TCP vs. UDP: Why Not Always TCP?
While TCP is essential for reliability, it introduces overhead due to its connection management, acknowledgments, and control algorithms. For some applications, speed and low latency are more critical than guaranteed, in-order delivery. This is where UDP (User Datagram Protocol) comes in.
Think of UDP as sending a postcard: fast, low overhead, but no guarantee it arrives or arrives in order.
- Use TCP for: Web Browse, email, file transfer, secure shell (SSH) – where you need every byte, perfectly ordered.
- Use UDP for: Online gaming, live video/audio streaming, Voice over IP (VoIP) – where getting data quickly is paramount, and you can tolerate or compensate for occasional lost packets (e.g., a brief glitch in a video stream).
Increasingly, newer protocols like QUIC (used by HTTP/3) are being built on top of UDP but incorporating some of TCP’s essential features, particularly congestion control and reliable streaming, to try and get the best of both worlds and address some of TCP’s limitations like head-of-line blocking.
The Unseen Foundation
From checking your social media feed to participating in a video conference, TCP is constantly at work, managing the intricate flow of data that defines our connected world.

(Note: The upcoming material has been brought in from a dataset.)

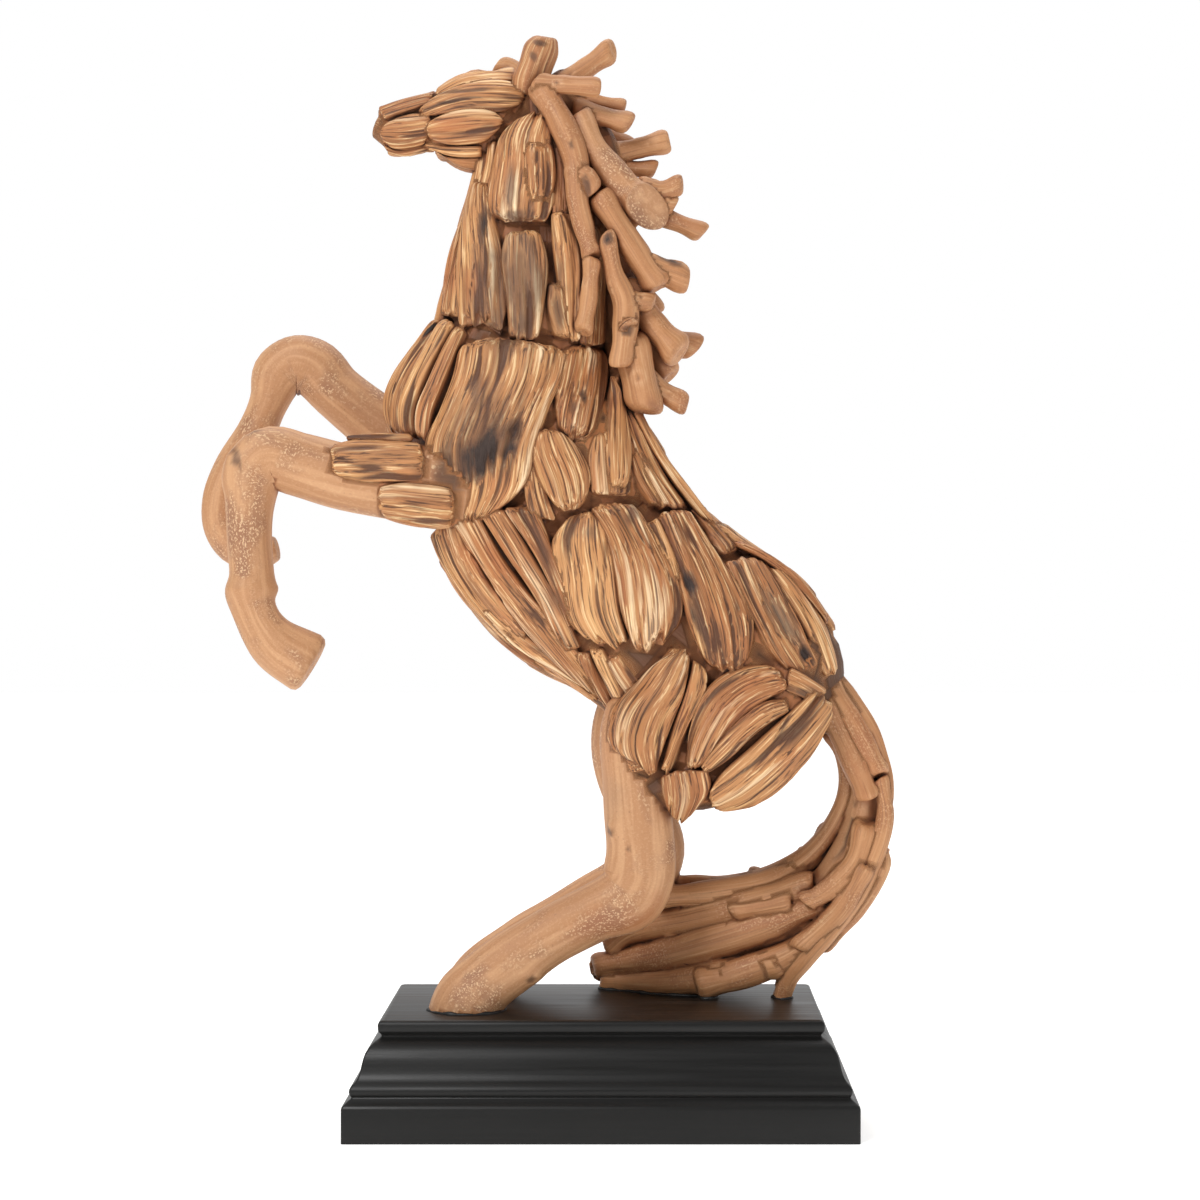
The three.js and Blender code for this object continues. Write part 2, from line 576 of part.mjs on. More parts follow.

Its robust design, developed and refined over decades, provides the essential layer of reliability that makes the internet usable for the vast majority of applications we rely on daily.
So, the next time you seamlessly load a webpage or send an important email, take a moment to appreciate the invisible engineer – TCP – diligently working behind the scenes to make it all happen. It’s a complex dance of handshakes, sequence numbers, windows, and algorithms, all dedicated to ensuring your digital conversations are delivered reliably, one byte at a time.